Sarat: terminological questions.  Talk more about fear.  What happens if we replace every mention of surveillance with transparency?  Jane Jacobs, Death and Life of Great American Cities: image of urban life driven by people on front porch, living under the gaze of others.  Normatively desirable to her—versus definition of people relatively free from interpersonal or institutional scutiny in the paper.  This most liberal imagining of what makes life good conflicts with Jacobs’ definition of what made a good life—talk about this?  We should crave a space of freedom v. enriched forms of community.

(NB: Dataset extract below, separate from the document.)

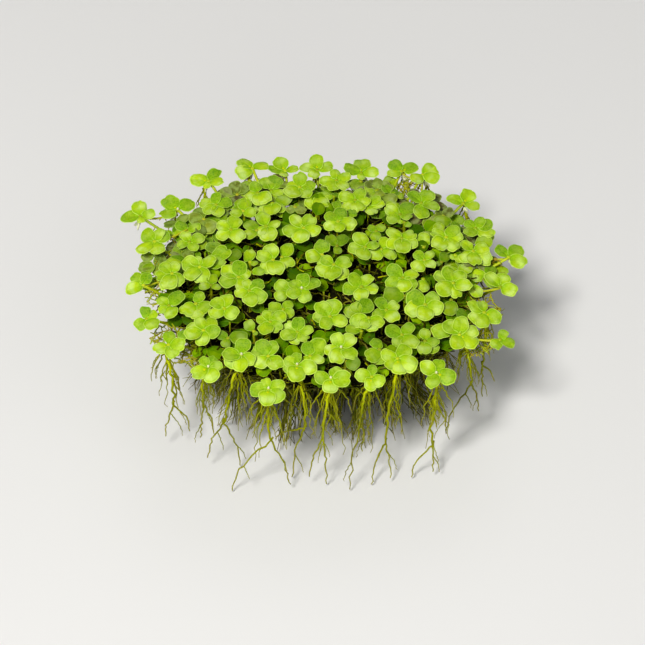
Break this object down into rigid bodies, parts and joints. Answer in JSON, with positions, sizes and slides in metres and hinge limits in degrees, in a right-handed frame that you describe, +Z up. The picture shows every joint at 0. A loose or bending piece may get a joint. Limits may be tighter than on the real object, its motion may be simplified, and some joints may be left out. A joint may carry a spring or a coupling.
{
  "type": "mat of floating duckweed plants",
  "caption": "Low round mat of small floating water plants with rosettes of round green leaves, standing on its own tangle of branched roots.",
  "frame": {"origin": "middle of the flat underside of the root mass, on the surface that it rests on", "axes": "+Z up through the mat of leaves, +X to the right and -Y towards the side with the long hanging roots"},
  "size_m": [0.0813, 0.0721, 0.0298],
  "materials": {
    "leaf": "satin, lime green living leaf",
    "root": "matte, olive fibrous root",
    "old_leaf": "matte, brown old leaf"
  },
  "bodies": {
    "root": {"root_mass": "root", "back_plant_1": "leaf", "back_plant_2": "leaf", "back_plant_3": "leaf", "back_plant_4": "leaf", "back_plant_5": "leaf", "back_plant_6": "leaf", "back_plant_7": "leaf", "back_plant_8": "leaf", "back_plant_9": "leaf", "back_plant_10": "leaf", "right_plant_1": "leaf", "right_plant_2": "leaf", "right_plant_3": "leaf", "right_plant_4": "leaf", "right_plant_5": "leaf", "right_plant_6": "leaf", "right_plant_7": "leaf", "front_plant_1": "leaf", "front_plant_2": "leaf", "front_plant_3": "leaf", "front_plant_4": "leaf", "front_plant_5": "leaf", "front_plant_6": "leaf", "front_plant_7": "leaf", "front_plant_8": "leaf", "left_plant_1": "leaf", "left_plant_2": "leaf", "left_plant_3": "leaf", "left_plant_4": "leaf", "left_plant_5": "leaf", "left_plant_6": "leaf", "left_plant_7": "leaf", "left_plant_8": "leaf", "middle_plant_1": "leaf", "middle_plant_2": "leaf", "middle_plant_3": "leaf", "middle_plant_4": "leaf", "middle_plant_5": "leaf", "middle_plant_6": "leaf", "middle_plant_7": "leaf", "middle_plant_8": "leaf", "middle_plant_9": "leaf", "middle_plant_10": "leaf", "middle_plant_11": "leaf", "middle_plant_12": "leaf", "middle_plant_13": "leaf", "middle_plant_14": "leaf", "middle_plant_15": "leaf", "middle_plant_16": "leaf", "middle_plant_17": "leaf", "middle_plant_18": "leaf", "middle_plant_19": "leaf", "middle_plant_20": "leaf", "middle_plant_21": "leaf", "middle_plant_22": "leaf", "middle_plant_23": "leaf", "middle_plant_24": "leaf", "middle_plant_25": "leaf", "middle_plant_26": "leaf"}
  },
  "joints": []
}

Haggerty: Fear drives politics. Worries about alarmism, but thinks this is a concern. Inherent in these structures is something very disconcerting, and democratic traditions will not save us if/when things go wrong.  The concern is not just that there will be law-violating patdown, but the massive empowerment of institutions’ ability to collect info and know populations individually and in aggregate. 

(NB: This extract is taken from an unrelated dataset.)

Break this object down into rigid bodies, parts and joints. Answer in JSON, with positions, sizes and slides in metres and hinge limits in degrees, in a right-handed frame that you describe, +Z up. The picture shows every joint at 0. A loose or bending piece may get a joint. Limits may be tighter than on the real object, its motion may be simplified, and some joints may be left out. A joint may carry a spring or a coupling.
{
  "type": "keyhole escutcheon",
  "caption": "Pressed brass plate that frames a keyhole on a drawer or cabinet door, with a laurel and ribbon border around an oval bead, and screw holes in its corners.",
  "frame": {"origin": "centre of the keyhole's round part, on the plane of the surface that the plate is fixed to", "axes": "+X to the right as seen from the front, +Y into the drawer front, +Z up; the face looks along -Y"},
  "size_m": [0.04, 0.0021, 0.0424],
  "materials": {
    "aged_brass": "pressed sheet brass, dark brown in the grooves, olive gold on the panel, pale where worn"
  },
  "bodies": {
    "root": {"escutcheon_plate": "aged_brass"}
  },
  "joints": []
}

Jacobs overlooked the oppressiveness of small communities—solidarity but also suppressive of divergence. Don’t be too romantic about small town communities (though that’s different from Jacobs’ cities in some important ways, including the ability to be private/unknown in public).

Sarat: transparency can be a way of describing surveillance—things become clear that weren’t otherwise clear, such as Amazon’s tracking.  But on the other side: interested in transparency of campaign contributions.  You worry about asymmetries in transparency—there’s nothing wrong in the transparency itself. 

Haggerty: asymmetries of visibility are key.  Would also call it the politics of visibility. Power matters a tremendous amount in terms of what groups get to insulate themselves from scrutiny for what purposes. He’d favor more knowledge of what the NSA is doing—not opposed to transparency at all levels. Rise of urbanization transformed everything: politics, race relations, how people found partners, how they found jobs.  Surveillance is likewise transforming everything.

Q: tried to get legislature to prohibit sale of raw judicial information (information that wasn’t included in cases that went to trial) to commercial entities, and got nowhere. It’s not just information, but control of uses.

Haggerty: that’s a case study—when we have X information, what can people do with it/how can that be controlled? We don’t do well restricting access to info but do think about how it can be used.  Big data is about finding unpredictable golden nuggets that might be useful and we worry about restricting them—e.g., finding best type of secondhand car (turns out it’s orange).  Don’t know why/don’t care, just interested in correlation.

Q: reasonable expectations as degrading over time—maybe people are valuing privacy less over time.

Lisa Austin: it’s always context—you have different overlapping contexts of being known to certain people. Is privacy really shrinking in that light?

Haggerty: yes.  Because one metric is whether you’re free from scrutiny. There are societies where you’re almost completely known by your groups, others less so. What you’re talking about is privacy as subjective violation—the subjective sense in which I believe that this info should be shared with X people and not with Y.  This is a problem of definitions of privacy violation, which are incredibly subjective and vary across time.  Privacy as objective, quantifiable thing in terms of the amount of information that can be known about people versus privacy as subjective (this is when I feel info has been shared inappropriately). (Hm, but then I don’t understand the claim he’s making about the change in privacy as lived experience. I thought the lived experience was at least subjective in the sense of affecting subjectivity, if not consciously so.)

Exploitative and inappropriate use is a consequence of getting as much information about people as possible—manipulation to sell as much as possible. This makes fair info exchanges impossible.